■ WORK REQUIRED: Set down exactly the lines from the one with "extrude(amount=-s * 4.0)" to the one with "scene.camera = cam", both included, and no line outside that range.

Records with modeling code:
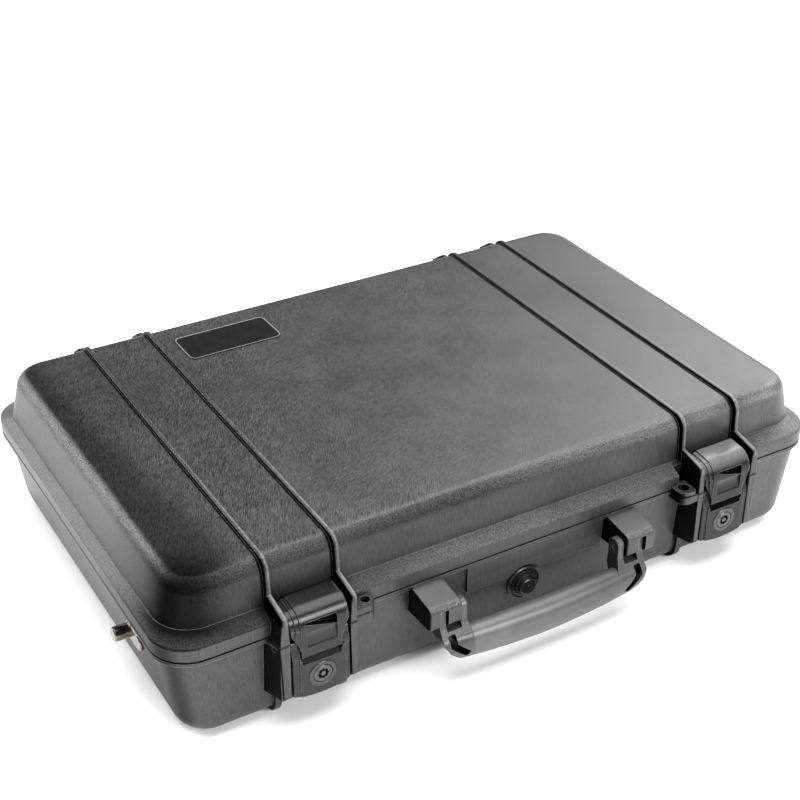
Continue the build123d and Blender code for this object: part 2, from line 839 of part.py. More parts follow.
def oval(x, cy, cz, ry, rz):
    with BuildSketch(across(x)) as section:
        with Locations((cy, cz)):
            Ellipse(ry, rz)
    return section.sketch


with BuildPart() as handle_core:
    rod_x(GRIP[0][1], 28.4, 5.0, -60.0, 60.0)
    for s in (-1, 1):
        # end piece in front view, from the two leaves down to the grip
        with BuildPart(mode=Mode.PRIVATE) as end_front:
            xz_prism(
                [
                    (s * 79.6, 64.0),
                    (s * 79.6, 37.0),
                    (s * 76.0, 30.0),
                    (s * 64.0, 19.0),
                    (s * 58.0, 14.0),
                    (s * 58.0, 41.2),
                    (s * 59.4, 46.0),
                    (s * 59.4, 64.0),
                ],
                -150.0,
                -210.0,
                [0.0, 6.0, 6.0, 0.0, 0.0, 1.5, 3.0, 0.0],
            )
        with BuildPart(mode=Mode.PRIVATE) as end_side:
            a, b = sorted((s * 50.0, s * 82.0))
            yz_prism(handle_side, a, b, handle_side_radii)
            ends = [oval(s * GRIP[3][0], *GRIP[3][1:]), oval(s * GRIP[4][0], *GRIP[4][1:])]
            loft(ends, mode=Mode.ADD)
        add(end_front.part & end_side.part)
        # clevis gap between the leaves
        a, b = sorted((s * 64.0, s * 75.0))
        box_between(a, b, -200.0, -165.0, 43.2, 66.0, mode=Mode.SUBTRACT)
        # moulded pocket that follows the outer edge
        xz_prism(
            [
                (s * 70.2, 41.2),
                (s * 75.6, 41.2),
                (s * 75.6, 34.0),
                (s * 63.8, 23.6),
                (s * 60.6, 27.0),
                (s * 70.2, 35.6),
            ],
            -186.0,
            -200.0,
            [1.0, 1.0, 2.0, 1.0, 1.0, 1.0],
            mode=Mode.SUBTRACT,
        )
        a, b = sorted((s * 55.0, s * 82.0))
        rod_x(hy, hz, HANDLE_PIN_R + RUN, a, b, mode=Mode.SUBTRACT)
handle_core.part.label = "handle_core"
export_step(handle_core.part, "parts/handle_core.step")

with BuildPart() as handle_grip:
    sections = [oval(-x, *rest) for x, *rest in reversed(GRIP[1:4])]
    sections += [oval(x, *rest) for x, *rest in GRIP[:4]]
    loft(sections)
    rod_x(GRIP[0][1], 28.4, 5.0, -60.0, 60.0, mode=Mode.SUBTRACT)
handle_grip.part.label = "handle_grip"
export_step(handle_grip.part, "parts/handle_grip.step")

for name, s in (("left", -1), ("right", 1)):
    with BuildPart() as handle_pin:
        a, b = sorted((s * 59.7, s * 85.9))
        rod_x(hy, hz, HANDLE_PIN_R, a, b)
    handle_pin.part.label = "handle_pin_" + name
    export_step(handle_pin.part, "parts/handle_pin_%s.step" % name)

# ---------------------------------------------------------------- pressure valve
with BuildPart() as valve_body:
    rod_y(0, VALVE_Z, 12.7, -160.4, -163.2)
    chamfer(valve_body.edges().group_by(Axis.Y)[0], 0.8)
    rod_y(0, VALVE_Z, 6.0, -153.0, -160.4)
    with BuildSketch(facing(-162.3)):
        with Locations((0, VALVE_Z)):
            Circle(11.0)
            Circle(9.9, mode=Mode.SUBTRACT)
    extrude(amount=3.0, mode=Mode.SUBTRACT)
    rod_y(0, VALVE_Z, 3.05, -150.0, -165.0, mode=Mode.SUBTRACT)
    with BuildSketch(facing(-160.0)):
        with Locations((0, VALVE_Z)):
            Circle(10.0)
            Circle(7.8, mode=Mode.SUBTRACT)
    extrude(amount=1.4, mode=Mode.SUBTRACT)
valve_body.part.label = "valve_body"
export_step(valve_body.part, "parts/valve_body.step")

with BuildPart() as valve_seal:
    with BuildSketch(facing(-160.4)):
        with Locations((0, VALVE_Z)):
            Circle(9.95)
            Circle(7.85, mode=Mode.SUBTRACT)
    extrude(amount=1.0)
valve_seal.part.label = "valve_seal"
export_step(valve_seal.part, "parts/valve_seal.step")

with BuildPart() as valve_knob:
    rod_y(0, VALVE_Z, 8.6, -163.5, -166.2)
    rod_y(0, VALVE_Z, 6.3, -166.2, -168.6)
    fillet(valve_knob.edges().group_by(Axis.Y)[0], 1.2)
    rod_y(0, VALVE_Z, 2.2, -167.0, -169.3)
    rod_y(0, VALVE_Z, 3.0, -155.0, -163.5)
    with BuildSketch(facing(-165.2)):
        with Locations((0, VALVE_Z)):
            with PolarLocations(8.9, 12):
                Circle(0.7)
    extrude(amount=2.0, mode=Mode.SUBTRACT)
valve_knob.part.label = "valve_knob"
export_step(valve_knob.part, "parts/valve_knob.step")

# ---------------------------------------------------------------- strap posts
for name, s in (("left", -1), ("right", 1)):
    with BuildPart() as strap_plate:
        with BuildSketch(across(s * STRAP_SEAT)):
            with Locations((STRAP_Y - 7.0, STRAP_Z)):
                SlotOverall(26.0, 12.0)
        extrude(amount=s * 3.2)
        chamfer(
            strap_plate.edges().group_by(Axis.X)[-1 if s > 0 else 0],
            0.8,
        )
        a, b = sorted((s * 240.0, s * 255.0))
        rod_x(STRAP_Y, STRAP_Z, 2.6, a, b, mode=Mode.SUBTRACT)
    strap_plate.part.label = "strap_plate_" + name
    export_step(strap_plate.part, "parts/strap_plate_%s.step" % name)

    with BuildPart() as strap_post:
        a, b = sorted((s * (STRAP_SEAT + 3.2), s * 257.6))
        rod_x(STRAP_Y, STRAP_Z, 4.9, a, b)
        chamfer(strap_post.edges().group_by(Axis.X)[-1 if s > 0 else 0], 0.7)
        a, b = sorted((s * 234.5, s * (STRAP_SEAT + 3.2)))
        rod_x(STRAP_Y, STRAP_Z, 2.6, a, b)
    strap_post.part.label = "strap_post_" + name
    export_step(strap_post.part, "parts/strap_post_%s.step" % name)

    with BuildPart() as strap_nut:
        with BuildSketch(across(s * 239.2)):
            with Locations((STRAP_Y, STRAP_Z)):
                RegularPolygon(5.2, 6)
                Circle(2.6, mode=Mode.SUBTRACT)
        extrude(amount=-s * 4.0)
    strap_nut.part.label = "strap_nut_" + name
    export_step(strap_nut.part, "parts/strap_nut_%s.step" % name)
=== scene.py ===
import json
import math

import bmesh
import bpy
import numpy as np
from mathutils import Matrix, Vector


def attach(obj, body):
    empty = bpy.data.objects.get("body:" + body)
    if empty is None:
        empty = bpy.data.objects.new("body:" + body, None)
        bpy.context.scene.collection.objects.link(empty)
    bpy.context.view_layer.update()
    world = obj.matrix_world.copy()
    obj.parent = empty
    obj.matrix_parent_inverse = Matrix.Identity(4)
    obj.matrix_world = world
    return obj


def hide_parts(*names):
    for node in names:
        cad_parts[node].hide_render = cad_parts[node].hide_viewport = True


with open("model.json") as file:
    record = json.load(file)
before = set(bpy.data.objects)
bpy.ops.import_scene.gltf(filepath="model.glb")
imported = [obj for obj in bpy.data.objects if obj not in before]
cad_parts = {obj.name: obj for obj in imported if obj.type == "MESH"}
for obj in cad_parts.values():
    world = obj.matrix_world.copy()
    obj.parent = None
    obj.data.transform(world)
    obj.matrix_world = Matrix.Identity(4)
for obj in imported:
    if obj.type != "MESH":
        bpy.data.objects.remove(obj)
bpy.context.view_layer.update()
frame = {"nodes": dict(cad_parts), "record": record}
scene = bpy.context.scene
MM = 0.001
SHELL_Y = 10.0  # the shells' middle stands this far behind the origin, mm

# ---------------------------------------------------------------- camera
# the photograph's view: solved from the case's edges
cam_data = bpy.data.cameras.new("camera")
cam = bpy.data.objects.new("camera", cam_data)
scene.collection.objects.link(cam)
cam.matrix_world = Matrix(
    (
        (0.859551, 0.262167, -0.438681, -0.47514),
        (-0.511015, 0.450976, -0.731768, -0.80477),
        (0.005989, 0.853164, 0.521608, 0.66712),
        (0.0, 0.0, 0.0, 1.0),
    )
)
cam_data.sensor_fit = "HORIZONTAL"
cam_data.sensor_width = 36.0
cam_data.lens = 1528.797 / 800.0 * 36.0
cam_data.shift_x = -(416.370 - 400.0) / 800.0
cam_data.shift_y = (402.721 - 400.0) / 800.0
cam_data.clip_start = 0.02
cam_data.clip_end = 60.0
scene.camera = cam

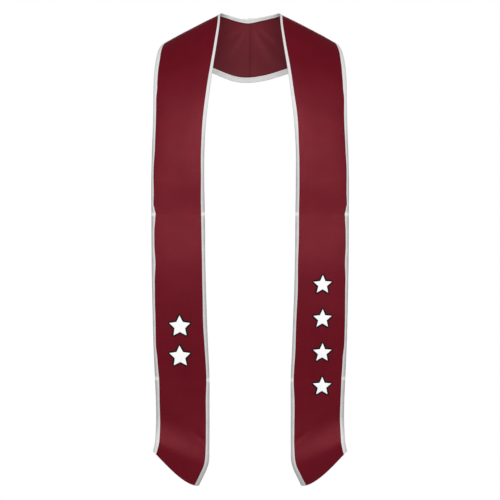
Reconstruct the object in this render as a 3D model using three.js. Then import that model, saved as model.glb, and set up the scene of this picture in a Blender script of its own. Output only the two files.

■ OUTPUT FOR THIS EXERCISE:
        extrude(amount=-s * 4.0)
    strap_nut.part.label = "strap_nut_" + name
    export_step(strap_nut.part, "parts/strap_nut_%s.step" % name)
=== scene.py ===
import json
import math

import bmesh
import bpy
import numpy as np
from mathutils import Matrix, Vector


def attach(obj, body):
    empty = bpy.data.objects.get("body:" + body)
    if empty is None:
        empty = bpy.data.objects.new("body:" + body, None)
        bpy.context.scene.collection.objects.link(empty)
    bpy.context.view_layer.update()
    world = obj.matrix_world.copy()
    obj.parent = empty
    obj.matrix_parent_inverse = Matrix.Identity(4)
    obj.matrix_world = world
    return obj


def hide_parts(*names):
    for node in names:
        cad_parts[node].hide_render = cad_parts[node].hide_viewport = True


with open("model.json") as file:
    record = json.load(file)
before = set(bpy.data.objects)
bpy.ops.import_scene.gltf(filepath="model.glb")
imported = [obj for obj in bpy.data.objects if obj not in before]
cad_parts = {obj.name: obj for obj in imported if obj.type == "MESH"}
for obj in cad_parts.values():
    world = obj.matrix_world.copy()
    obj.parent = None
    obj.data.transform(world)
    obj.matrix_world = Matrix.Identity(4)
for obj in imported:
    if obj.type != "MESH":
        bpy.data.objects.remove(obj)
bpy.context.view_layer.update()
frame = {"nodes": dict(cad_parts), "record": record}
scene = bpy.context.scene
MM = 0.001
SHELL_Y = 10.0  # the shells' middle stands this far behind the origin, mm

# ---------------------------------------------------------------- camera
# the photograph's view: solved from the case's edges
cam_data = bpy.data.cameras.new("camera")
cam = bpy.data.objects.new("camera", cam_data)
scene.collection.objects.link(cam)
cam.matrix_world = Matrix(
    (
        (0.859551, 0.262167, -0.438681, -0.47514),
        (-0.511015, 0.450976, -0.731768, -0.80477),
        (0.005989, 0.853164, 0.521608, 0.66712),
        (0.0, 0.0, 0.0, 1.0),
    )
)
cam_data.sensor_fit = "HORIZONTAL"
cam_data.sensor_width = 36.0
cam_data.lens = 1528.797 / 800.0 * 36.0
cam_data.shift_x = -(416.370 - 400.0) / 800.0
cam_data.shift_y = (402.721 - 400.0) / 800.0
cam_data.clip_start = 0.02
cam_data.clip_end = 60.0
scene.camera = cam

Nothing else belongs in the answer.